Andrzej S Nartowski looks at Poland's approach to corporate governance

On 4 July 2007, the Warsaw Stock Exchange adopted a brand new corporate governance code, Best Practices of the Companies Listed on WSE. Previous attempts at implanting corporate governance into the Polish market (Best Practices of Public Companies 2002, 2005) were targeted at local companies listed on a locally significant stock exchange. But in the hot summer of 2007 Warsaw did not consider herself local any more.

Among the companies listed on the WSE main floor there were already a few dozen (the number is increasing rapidly) companies registered abroad, acting under foreign legal systems and expected to comply with various corporate governance frameworks. So the WSE became a junior international player, with considerable aspirations to perform a leading role in the whole region of Central and Eastern Europe.

In consequence, the Polish approach to corporate governance is no longer a strictly domestic matter. It concerns companies coming here from different markets and with different experience in complying with the standards of best practices. Warsaw is also a playground for international investors.

Director difficulties Polish company law follows the two-tier system. Management and supervision are performed by separate boards. The quality of management in public companies is satisfactory or even high. The quality of supervision is often unsatisfactory or even poor. One of the reasons is the lack of experience and adequate qualifications of non-executive directors. The other is because of the lack of stabilisation of the membership of supervisory boards.

Few members serve the full terms. Supervisory boards of Polish listed companies are like revolving doors: one enters only to leave a while later. Even the best and the brightest members of the boards often do not have enough time to gain the orientation in the company’s matters that is necessary to perform effective supervision of its activities.

Some steps had been taken in Best Practices of Public Companies of 2002 and, later, in the 2005 version. Since 2002, a supervisory board has been expected to prepare and submit to the annual meeting a concise evaluation on the situation of the company.

The reason behind this requirement was obvious: to prevent the supervisory board from repeating the management's views and to provide the shareholders with a responsible second opinion on the company’s standing and its perspectives for, at least, the near future.

However, this solution did not work. The supervisory board’s obligation to formulate its own, independent opinion on the standing of the company was only responsibly fulfilled by banks (with the notable presence of foreign capital) and some bigger companies. The majority of boards did not bother.

The latest Best Practices code came into force at the beginning of 2008, widely expanding supervisory boards’ tasks. Supervisors are now expected not only to prepare their own view on the situation of the company, but to take into account the evaluation of the company's system of management of the risks relevant to the company (and the evaluation of company's system of internal control).

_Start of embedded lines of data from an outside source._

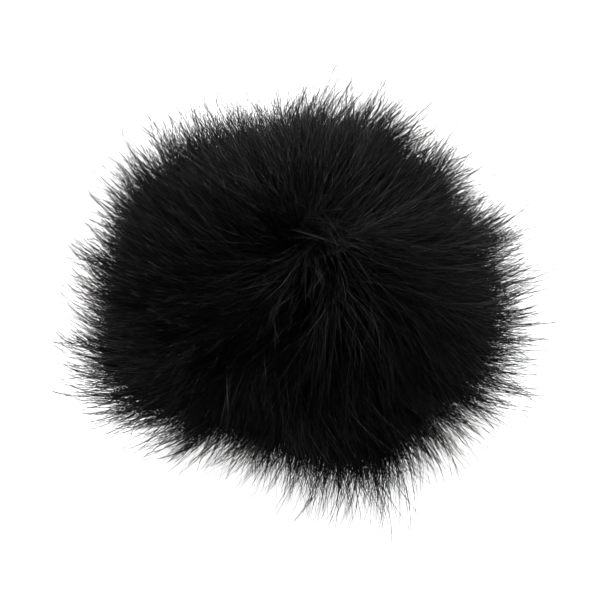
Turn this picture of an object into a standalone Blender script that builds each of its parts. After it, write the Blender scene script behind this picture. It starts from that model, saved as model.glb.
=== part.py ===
"""Furry windscreen for a clip-on microphone: a sewn faux-fur cover over a foam insert.

Metres, +Z up. The axis runs up from the neck to the crown. The origin is where the axis
meets the surface that the windscreen stands on, in the middle of the neck's opening.
"""

import math

import bpy
from mathutils import Vector

MM = 0.001
CLEARANCE = 0.3 * MM  # between pieces that touch on the real object

# The fur's outer shape: an ellipsoid, fuller below its centre, with a flat foot.
PILE_HALF_WIDTH = 26.0 * MM
PILE_HALF_DEPTH = 23.4 * MM
PILE_CENTRE_Z = 19.0 * MM
PILE_ABOVE = 21.0 * MM
PILE_BELOW = 25.0 * MM
PILE_TIP_RADIUS = 0.4 * MM  # the quarter piles stop this far from the axis
PILE_NECK_RADIUS = 10.5 * MM  # inside of the piles round the neck, clear of the hem's thread

# The pouch: knitted gores that widen from the neck and close at the crown.
GORE_THICKNESS = 0.8 * MM
GORE_RADIUS = 10.5 * MM
GORE_WIDEST_Z = 17.0 * MM
GORE_NECK_RADIUS = 8.5 * MM
GORE_NECK_TOP_Z = 7.2 * MM
GORE_END_Z = 4.9 * MM
CROWN_Z = 30.0 * MM
CROWN_HOLE_RADIUS = 1.6 * MM

# Seam allowances, turned into the pouch along both sides of every gore.
ALLOWANCE_DEPTH = 1.2 * MM
ALLOWANCE_THICKNESS = 0.6 * MM
ALLOWANCE_LEAST = 0.1 * MM
ALLOWANCE_NECK_Z = 9.0 * MM
ALLOWANCE_FULL_Z = 13.0 * MM
ALLOWANCE_CROWN_RADIUS = 3.2 * MM
ALLOWANCE_FULL_RADIUS = 6.0 * MM

# The folded binding tape, with the gores' raw edge and the elastic inside its fold.
TAPE_THICKNESS = 0.5 * MM
BINDING_RADIUS = 6.9 * MM
BINDING_BOTTOM_Z = 1.1 * MM
BINDING_TOP_Z = 6.6 * MM
ELASTIC_THICKNESS = 0.6 * MM
ELASTIC_WIDTH = 2.6 * MM

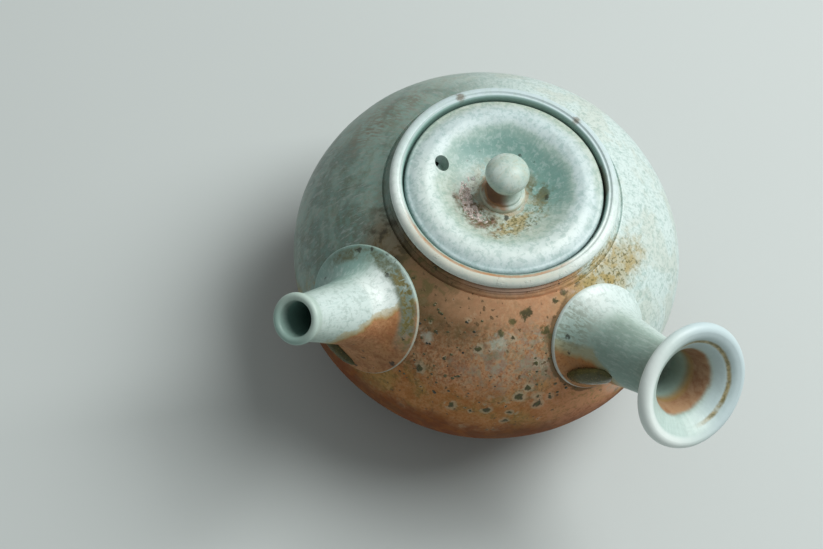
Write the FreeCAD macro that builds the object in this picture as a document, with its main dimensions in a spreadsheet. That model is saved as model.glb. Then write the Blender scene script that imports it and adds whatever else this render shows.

Are the supervisory boards able to evaluate the risk management? Are they able to define the most significant aspects of risk facing the company? Will the dream concerning efficiency of the supervision over company’s activities in all fields come true?

Better not bet on it!

First of all, there is less and less space in supervisory boards for the independent directors. The 2002 code required them to constitute ‘at least one-half of members of supervisory board’. As the institution of independent members of supervisory boards was at that time new and strange to Polish companies, such a solution certainly went a bridge too far – or even two bridges. This requirement was modified in the 2005 Best Practices code, providing for an exception for companies ‘where a single shareholder holds a package of shares giving him the right to more than 50% of the total number of votes’ (the number of such companies on the WSE is astonishingly high).

According to the present (2008) Best Practices code, the supervisory board is expected to include at least two independent directors. ‘At least two’ basically means two. In companies where the state holds a stake, ‘at least two’ sometimes means one (whose independence is often ornamental), sometimes none.

The 2008 code also requires the supervisory board to form just one committee – an audit committee – although the former regulations required more. Expectations for the composition of the audit committee are modest: at least one of its members should be both independent and competent in accounting and finance. ‘At least one’ means one, and, quite often, it means none.

Even if such expectations are fulfilled and the audit committee includes an independent non-executive director with considerable experience in accounting and finance, he or she is well aware that the door revolves all the time … While facing the danger of being fired from the board at any moment for no reason at all, there is some consolation. Polish directors, executive and non-executive alike, do not face liability for their errors or negligence. Polish companies are anchored in safe harbour. There is no culture of litigation; cases are left pending for years, so seeking justice or compensation in the inefficient courts would be obviously pointless. Directors may be sure that nobody will sue them for false evaluation of the risks facing a company, or for negligence in failing to evaluate such risk at all.

The idea of supervisory boards’ ability to define the risks that are significant to a company, and to evaluate the system of the management of such risk, is still a dream in Poland. The awakening may be troubled.